(Bloomberg) —
Too Good To Go (TGTG), an app that allows people to buy surplus food from restaurants and stores at a discount, is adding thousands of Circle K convenience stores to increase its presence in the US as high food prices continue to vex consumers.
Circle K’s parent company, Canadian-listed Alimentation Couche-Tard, aims to have more than 9,000 of its stores across the US, Canada, Ireland and Poland on TGTG’s app by year’s end, according to a statement released Thursday. That will increase the number of North American TGTG partner stores by 27% to about 37,000, expanding its footprint beyond urban hubs.

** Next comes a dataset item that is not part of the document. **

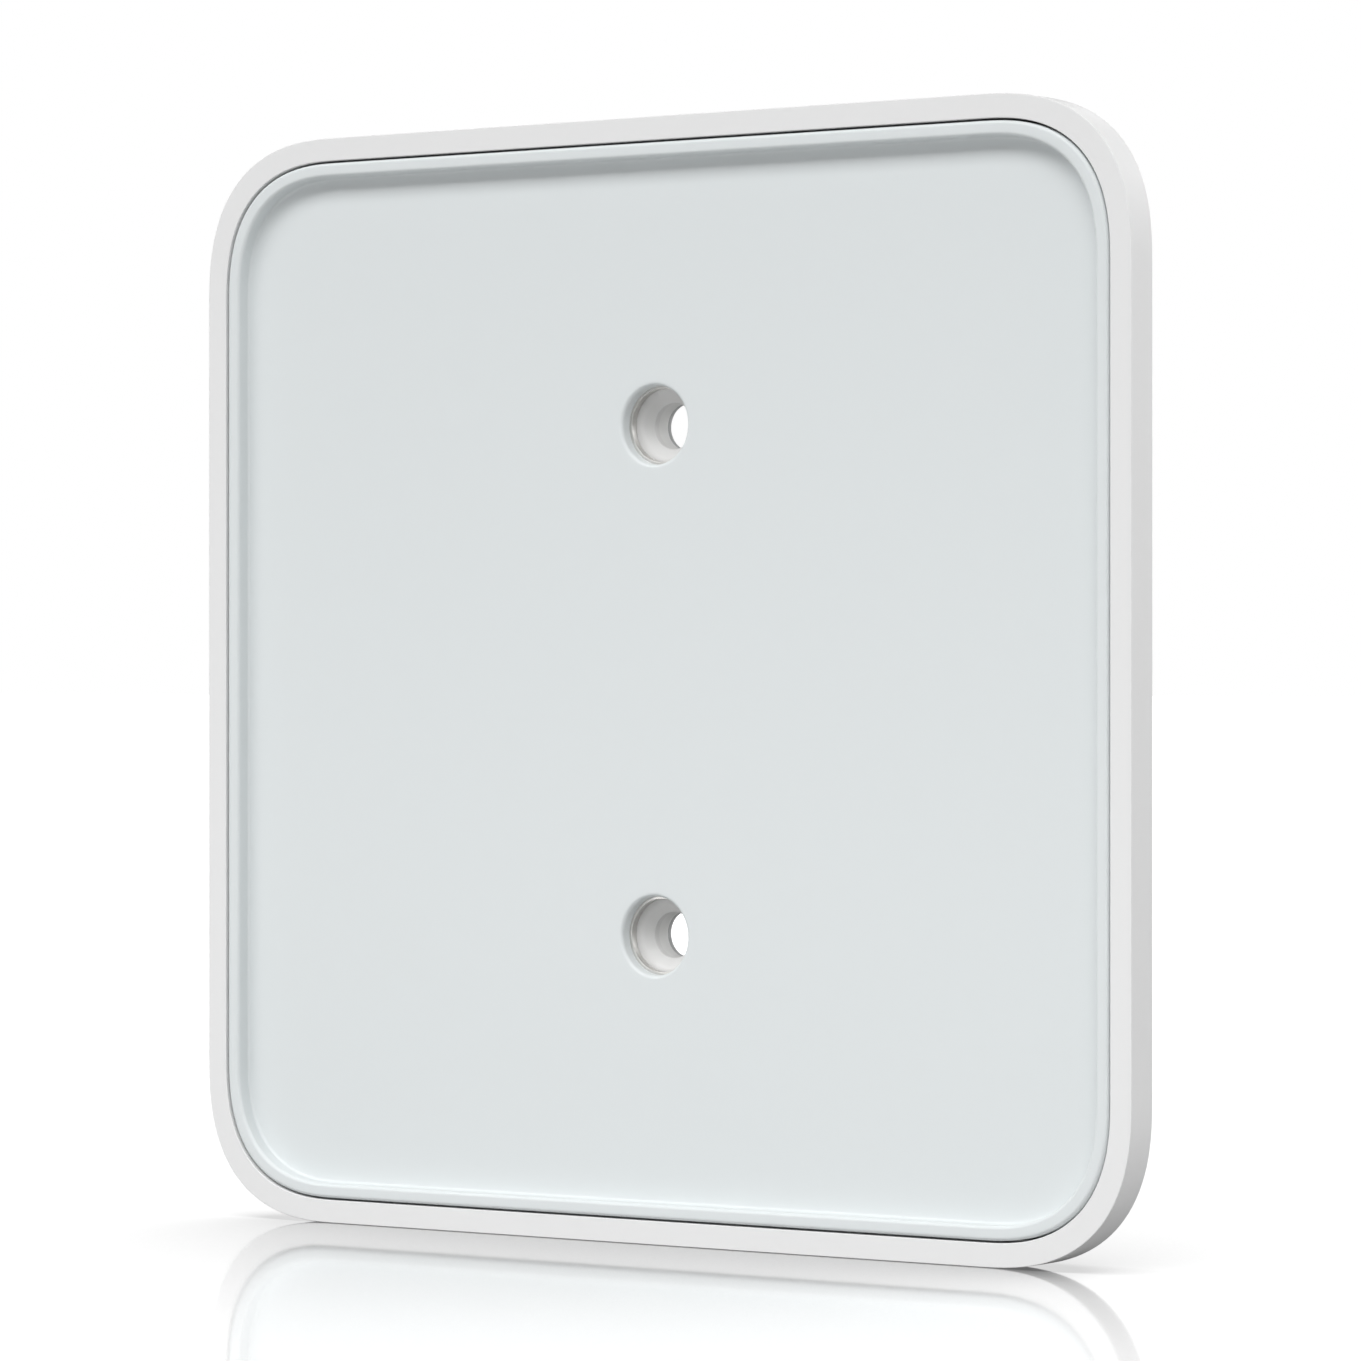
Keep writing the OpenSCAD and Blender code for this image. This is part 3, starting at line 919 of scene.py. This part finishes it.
def makeSky():
    # the camera sees pure white; the plate gets dim light from above the floor line,
    # and reflections see the bright band as well
    world = bpy.data.worlds.new("softStudio")
    bpy.context.scene.world = world
    world.use_nodes = True
    tree = world.node_tree
    sky = tree.nodes["Background"]
    sky.inputs["Color"].default_value = (1, 1, 1, 1)
    split = addNode(tree, "ShaderNodeSeparateXYZ")
    tree.links.new(addNode(tree, "ShaderNodeTexCoord").outputs["Generated"], split.inputs[0])
    v = lightValues
    above = addNode(tree, "ShaderNodeMapRange", in1=-0.02, in2=0.02, in3=0.0, in4=v["sky"])
    tree.links.new(split.outputs["Z"], above.inputs[0])
    band = addNode(tree, "ShaderNodeMapRange", in1=v["horizonTop"], in2=v["skyFrom"],
                   in3=v["horizon"], in4=0.0)
    tree.links.new(split.outputs["Z"], band.inputs[0])
    path = addNode(tree, "ShaderNodeLightPath")
    shine = mathNode(tree, "MULTIPLY", band.outputs[0], path.outputs["Is Glossy Ray"])
    tree.links.new(mathNode(tree, "MAXIMUM", above.outputs[0], shine), sky.inputs["Strength"])
    seen = addNode(tree, "ShaderNodeBackground", in0=(1, 1, 1, 1), in1=1.0)
    blend = addNode(tree, "ShaderNodeMixShader")
    tree.links.new(path.outputs["Is Camera Ray"], blend.inputs[0])
    tree.links.new(sky.outputs[0], blend.inputs[1])
    tree.links.new(seen.outputs[0], blend.inputs[2])
    tree.links.new(blend.outputs[0], tree.nodes["World Output"].inputs["Surface"])


def makeLamps():
    for name, (turn, rise, distance, width, depth, watts) in lightValues["lamps"].items():
        data = bpy.data.lights.new(name, "AREA")
        data.shape = "RECTANGLE"
        data.size, data.size_y, data.energy = width, depth, watts
        lamp = bpy.data.objects.new(name, data)
        a, e = math.radians(turn), math.radians(rise)
        lamp.location = Vector((
            math.sin(a) * math.cos(e), -math.cos(a) * math.cos(e), math.sin(e),
        )) * distance
        lamp.rotation_euler = (-lamp.location).to_track_quat("-Z", "Y").to_euler()
        lamp.visible_camera = False
        bpy.context.scene.collection.objects.link(lamp)


makeFloor()
makeSky()
makeLamps()
bpy.context.scene.view_settings.view_transform = "Standard"
print("studio ready")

Even with easing inflation, rising food costs have been top of mind for US consumers as government data shows grocery prices outpacing that of the overall benchmark. TGTG, which lets consumers order “surprise bags” of surplus food packed by merchants at an average price of $5 apiece, has appealed not just to sustainability-minded consumers, but also people who find themselves on a tight budget.

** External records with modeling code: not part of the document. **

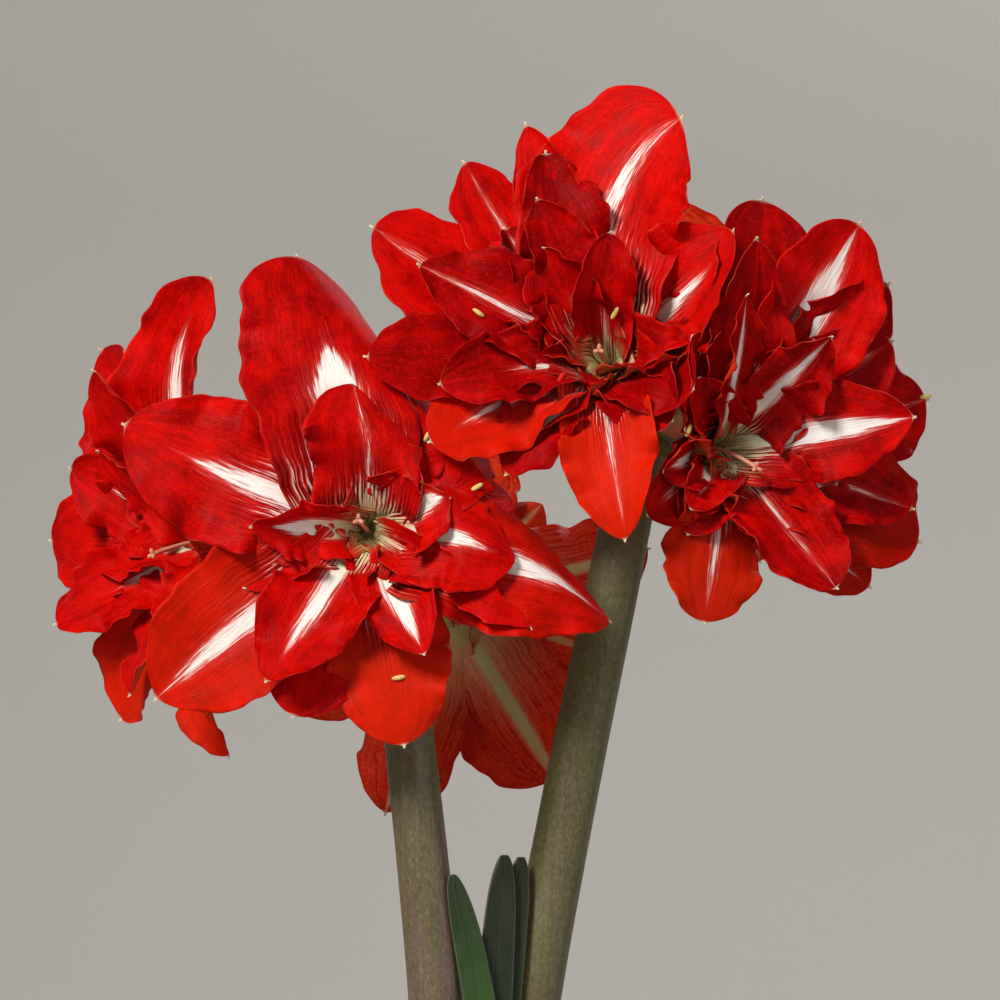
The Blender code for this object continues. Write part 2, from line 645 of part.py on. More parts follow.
def main():
    clear_scene()
    amaryllis = bpy.data.collections.new("potted_amaryllis")
    cutters = bpy.data.collections.new("cutters")
    for collection in (amaryllis, cutters):
        bpy.context.scene.collection.children.link(collection)

    make_pot(amaryllis)
    make_soil(amaryllis)
    make_bulb(amaryllis, pocket_cutters(cutters))

    stalk_green = material("stalk_green", GREEN_STALK, 0.45)
    left = [name for name, bloom in BLOOMS.items() if bloom[2] == "left"]
    right = [name for name, bloom in BLOOMS.items() if bloom[2] == "right"]
    make_stalk("stalk_left", LEFT_STALK, STALK_RADII_LEFT, left, amaryllis, stalk_green)
    make_stalk("stalk_right", RIGHT_STALK, STALK_RADII_RIGHT, right, amaryllis, stalk_green)

    leaf_green = material("leaf_green", GREEN_LEAF, 0.4)
    for name in LEAVES:
        make_leaf(name, amaryllis, leaf_green)

    petal_red = material("petal_red", PETAL_RED, 0.5)
    for name, bloom in BLOOMS.items():
        make_bloom(name, bloom[3], amaryllis, petal_red)


main()
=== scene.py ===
# %% [markdown]
# A potted double amaryllis. One bulb stands half buried in a pot, and from its neck rise two leafless
# flower stalks, called scapes, and three young leaves. Each scape carries three double blooms. The packed
# CAD model gives the size and place of every part, and this lesson dresses it: each CAD node is replaced by
# a finely shaped surface in the same place, with a finish worked out from noise and from the surface itself.

# %% Load the frame
from collections import namedtuple

import bpy
import numpy as np
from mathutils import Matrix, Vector


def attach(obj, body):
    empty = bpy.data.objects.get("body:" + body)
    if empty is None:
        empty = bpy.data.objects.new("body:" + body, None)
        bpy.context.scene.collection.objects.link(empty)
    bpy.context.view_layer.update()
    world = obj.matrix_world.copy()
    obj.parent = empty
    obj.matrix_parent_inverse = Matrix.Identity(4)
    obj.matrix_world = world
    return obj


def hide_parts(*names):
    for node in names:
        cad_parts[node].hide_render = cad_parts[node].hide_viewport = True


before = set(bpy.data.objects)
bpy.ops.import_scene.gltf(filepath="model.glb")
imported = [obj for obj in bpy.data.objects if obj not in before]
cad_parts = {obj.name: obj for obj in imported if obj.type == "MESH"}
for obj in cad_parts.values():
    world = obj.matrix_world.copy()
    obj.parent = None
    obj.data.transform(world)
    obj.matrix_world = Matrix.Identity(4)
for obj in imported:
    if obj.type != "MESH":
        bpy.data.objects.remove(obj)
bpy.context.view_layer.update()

# %% [markdown]
# Lengths in this lesson are in millimetres, because a petal is easier to picture as 70 wide than as 0.07.
# They are turned into metres when a mesh is made. A few small functions are used everywhere: a unit vector,
# an easing curve that starts and ends flat, and a grid of the two numbers u and v that every surface is
# drawn on. They work on whole arrays, because a loop over a hundred thousand points would take minutes.

# %% Small helpers
MM = 0.001


def unit(vector):
    """The vector divided by its own length."""
    vector = np.asarray(vector, float)
    return vector / np.linalg.norm(vector, axis=-1, keepdims=True)


def smooth(x):
    """Three x squared minus two x cubed, held at 0 and 1 outside that range."""
    x = np.clip(x, 0.0, 1.0)
    return x * x * (3.0 - 2.0 * x)


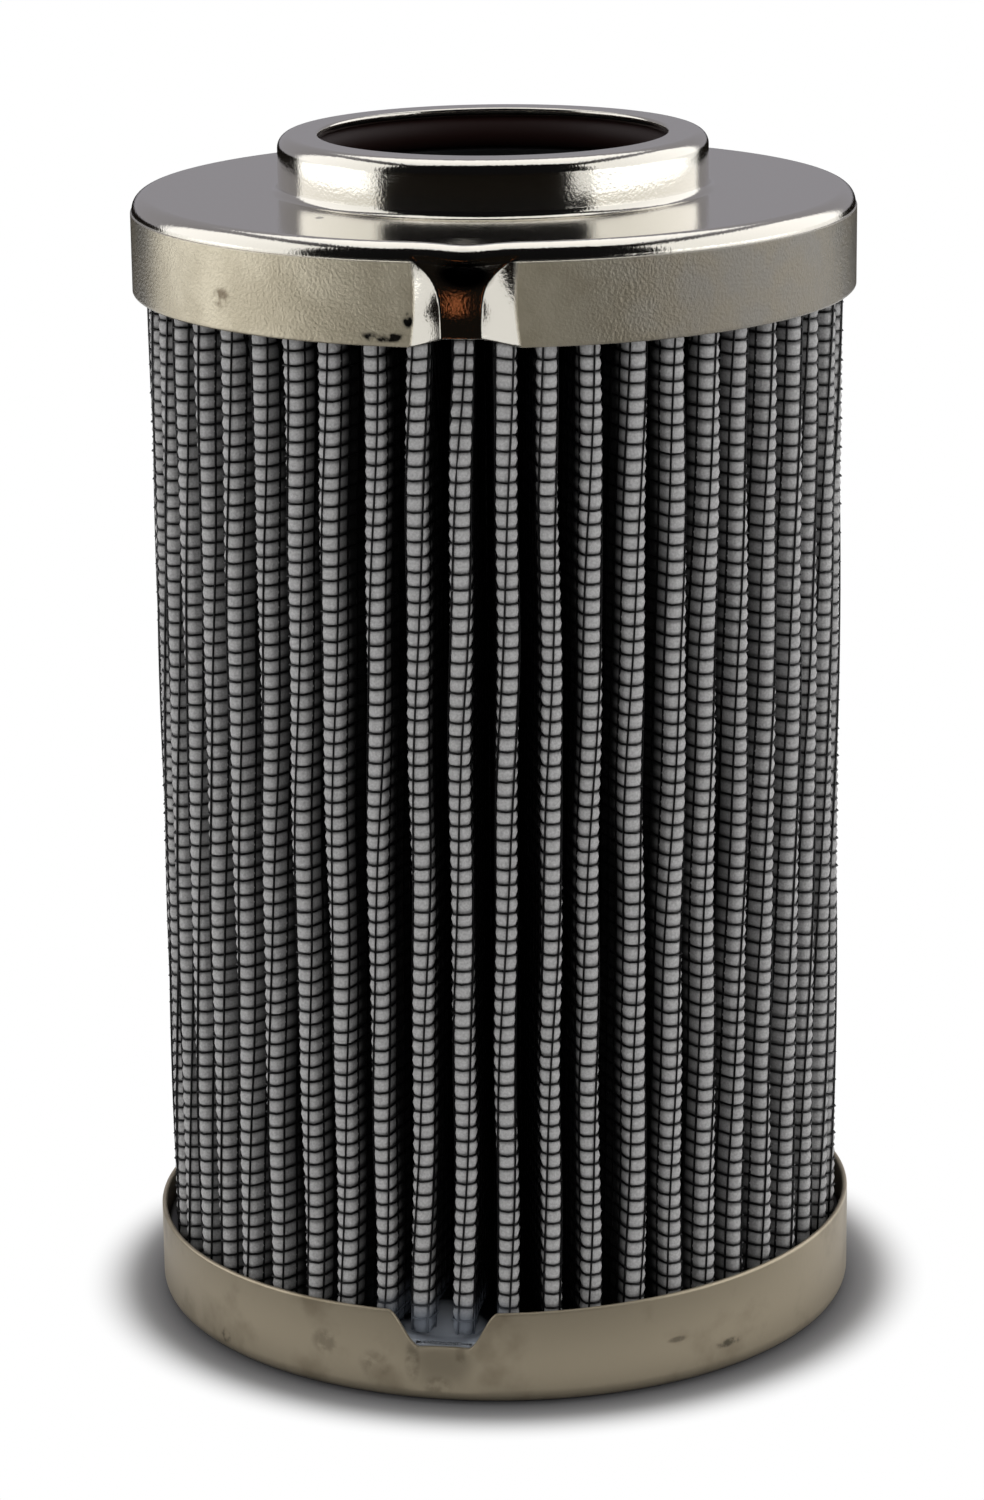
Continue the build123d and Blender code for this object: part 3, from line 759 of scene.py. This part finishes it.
def soft_box(name, place, aim, width, height, radiance, mirrored=True):
    """A rectangular light at a place, turned towards an aim, of one brightness whatever its size."""
    lamp = bpy.data.lights.new(name, "AREA")
    lamp.shape = "RECTANGLE"
    lamp.size = width
    lamp.size_y = height
    lamp.energy = radiance * np.pi * width * height
    holder = bpy.data.objects.new(name, lamp)
    holder.location = place
    holder.rotation_euler = (Vector(aim) - Vector(place)).to_track_quat("-Z", "Y").to_euler()
    holder.visible_camera = False
    holder.visible_glossy = mirrored
    bpy.context.scene.collection.objects.link(holder)


soft_box("left box", (-0.546, 0.03, 0.36), (0, 0, 0.36), 0.66, 0.7, 1.2)
soft_box("right box", (0.54, 0.05, 0.36), (0, 0, 0.36), 1.0, 0.7, 1.2)
soft_box("top box", (0, 0.22, 0.72), (0, 0.22, 0), 0.7, 0.8, 1.15)
soft_box("front fill", (0, -0.9, 0.45), (0, 0, 0.05), 0.6, 0.6, 1.5, mirrored=False)
soft_box("left fill", (-0.62, -0.45, 0.3), (0, 0, 0.05), 0.5, 0.6, 1.3, mirrored=False)
soft_box("right fill", (0.66, -0.4, 0.3), (0, 0, 0.05), 0.5, 0.6, 1.3, mirrored=False)

world = bpy.data.worlds.new("room")
bpy.context.scene.world = world
world.use_nodes = True
tree = world.node_tree
facing = add_node(tree, "ShaderNodeTexCoord").outputs["Generated"]
depth_way = add_node(tree, "ShaderNodeSeparateXYZ", {"Vector": facing}).outputs["Y"]
behind = add_node(tree, "ShaderNodeMapRange", {
    "Value": depth_way, "From Min": -0.3, "From Max": 0.7, "To Min": 0.006, "To Max": 0.34,
}).outputs["Result"]
by_camera = add_node(tree, "ShaderNodeLightPath").outputs["Is Camera Ray"]
strength = add_node(tree, "ShaderNodeMix", {0: by_camera, 2: behind, 3: 1.0}).outputs[0]
tree.links.new(strength, tree.nodes["Background"].inputs["Strength"])
air = blended(tree, by_camera, (0.93, 0.91, 1.0, 1), (1, 1, 1, 1))
tree.links.new(air, tree.nodes["Background"].inputs["Color"])
bpy.context.scene.view_settings.view_transform = "Standard"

We “get messages from users, and especially young families, for whom this has become an affordable way for them to get food on the table,” TGTG Chief Executive Officer Mette Lykke said in an interview. The company has also received a “tremendous amount of outreach” from college students asking for more shops to be added in college towns, said Chris MacAulay, who oversees the US business.

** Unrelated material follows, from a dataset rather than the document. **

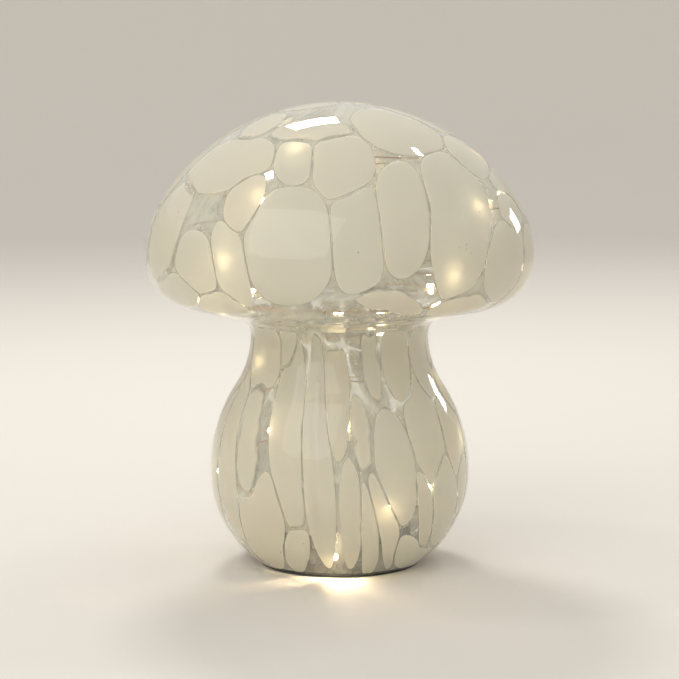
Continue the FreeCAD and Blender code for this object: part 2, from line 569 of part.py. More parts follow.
def make_housing():
    body = new_body("base_housing")
    revolve(body, [
        ("0", "base_z"),
        ("flange_radius", "base_z"),
        ("flange_radius", "base_z + flange_thickness"),
        ("barrel_radius", "base_z + flange_thickness"),
        ("barrel_radius", "rim_z"),
        ("barrel_inner", "rim_z"),
        ("barrel_inner", "floor_top_z"),
        ("0", "floor_top_z"),
    ])
    # battery bay: a block, then its hollow, cut from below
    block_x, block_y = "bay_half_width + bay_wall", "bay_half_length + bay_wall"
    extrude(body, "bay", "floor_top_z", "roof_top_z - floor_top_z",
            outlines=[box_corners(f"-({block_x})", block_x, f"-({block_y})", block_y)])
    # posts: cover screws, board screws and the door screw
    extrude(body, "cover_bosses", "floor_top_z", "rim_z - cover_skirt - seat_gap - floor_top_z",
            circles=[(x, y, "cover_boss_radius") for x, y in cover_boss_places()])
    extrude(body, "board_posts", "floor_top_z", "board_z - floor_top_z",
            circles=[(x, y, "post_radius") for x, y in board_screw_places()])
    extrude(body, "lock_boss", "floor_top_z",
            "tab_top_z + lock_shank_reach + hole_bottom_gap + lock_boss_top - floor_top_z",
            circles=[("0", "lock_y", "lock_boss_radius")])
    extrude(body, "bay_hollow", "base_z", "roof_z - base_z", cut=True,
            outlines=[box_corners("-bay_half_width", "bay_half_width", "-bay_half_length", "bay_half_length")])
    # what the door closes into
    recess_x = "door_half_width + door_gap"
    extrude(body, "door_recess", "base_z", "recess_top_z - base_z", cut=True,
            outlines=[box_corners(f"-({recess_x})", recess_x,
                                  "-door_half_length - door_swing_gap", "door_half_length + door_gap")])
    knuckle_x = "knuckle_half + knuckle_gap"
    extrude(body, "knuckle_recess", "base_z", "2 * knuckle_radius + knuckle_gap", cut=True,
            outlines=[box_corners(f"-({knuckle_x})", knuckle_x,
                                  "hinge_y - knuckle_radius - knuckle_gap", "-door_half_length")])
    tab_x = "lock_tab_half + door_gap"
    extrude(body, "tab_recess", "base_z", "tab_top_z + door_roof_gap - base_z", cut=True,
            outlines=[box_corners(f"-({tab_x})", tab_x, "door_half_length - door_gap",
                                  "lock_y + lock_tab_end + door_gap")])
    extrude(body, "lock_hole", "tab_top_z", "lock_shank_reach + hole_bottom_gap", cut=True,
            circles=[("0", "lock_y", "lock_shank_radius + lock_boss_play")])
    hinge_bar(body, "pin_holes", "knuckle_half + trunnion_length + knuckle_gap",
              "trunnion_radius + trunnion_play", cut=True)
    # screw holes
    cover_hole_z = "cover_top_z - cover_shank_length - hole_bottom_gap"
    extrude(body, "cover_screw_holes", cover_hole_z, f"rim_z - ({cover_hole_z})", cut=True,
            circles=[(x, y, "cover_shank_radius + thread_play") for x, y in cover_boss_places()])
    board_hole_z = "board_top_z - small_shank_length - hole_bottom_gap"
    extrude(body, "board_screw_holes", board_hole_z, f"board_z - ({board_hole_z})", cut=True,
            circles=[(x, y, "small_shank_radius + thread_play") for x, y in board_screw_places()])
    # switch: hollow for the knob, slot for the lever
    extrude(body, "knob_recess", "base_z", "knob_recess", cut=True, outlines=[box_corners(
        "board_mid_x - recess_half_width", "board_mid_x + recess_half_width",
        "-recess_half_length", "recess_half_length")])
    extrude(body, "lever_slot", "base_z", "floor_thickness", cut=True, outlines=[box_corners(
        "board_mid_x - slot_half_width", "board_mid_x + slot_half_width",
        "-slot_half_length", "slot_half_length")])
    # pockets for the pads, and slits in the bay's roof for the terminals' solder tabs
    extrude(body, "pad_pockets", "base_z", "pad_depth", cut=True,
            circles=[(x, y, "pad_radius + pad_play") for x, y in pad_places()])
    slit_x, slit_y = "(tab_width / 2 + door_gap)", "bay_half_length - 3 * contact_thickness"
    extrude(body, "tab_slits", "roof_z", "bay_roof", cut=True, outlines=[
        box_corners(f"{terminal_x(1)} - {slit_x}", f"{terminal_x(1)} + {slit_x}", slit_y, "bay_half_length"),
        box_corners(f"{terminal_x(-1)} - {slit_x}", f"{terminal_x(-1)} + {slit_x}",
                    "-bay_half_length", f"-({slit_y})")])
    return body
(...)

The Copenhagen-based company expanded into the US in 2020 and has more than doubled its customer base in the region over the past year, adding 134% more registered users for a total of 8.2 million. MacAulay said the US business aims to continue growing at a similar rate over the next year or two. It has nearly 100 million users worldwide in 17 countries including the UK, France and Spain, with a launch in Australia coming soon.
As rising living costs continue to weigh on households worldwide, the company’s growth has also accelerated. While it took six years for TGTG to reach its first 100 million meals sold, it was able to add the same amount in just a 16-month period between late 2021 and early 2023 as inflation climbed.
It was valued at about €750 million ($816 million) in its latest funding round of about €50 million in 2022. The company declined to disclose its latest valuation, but it has become profitable since then.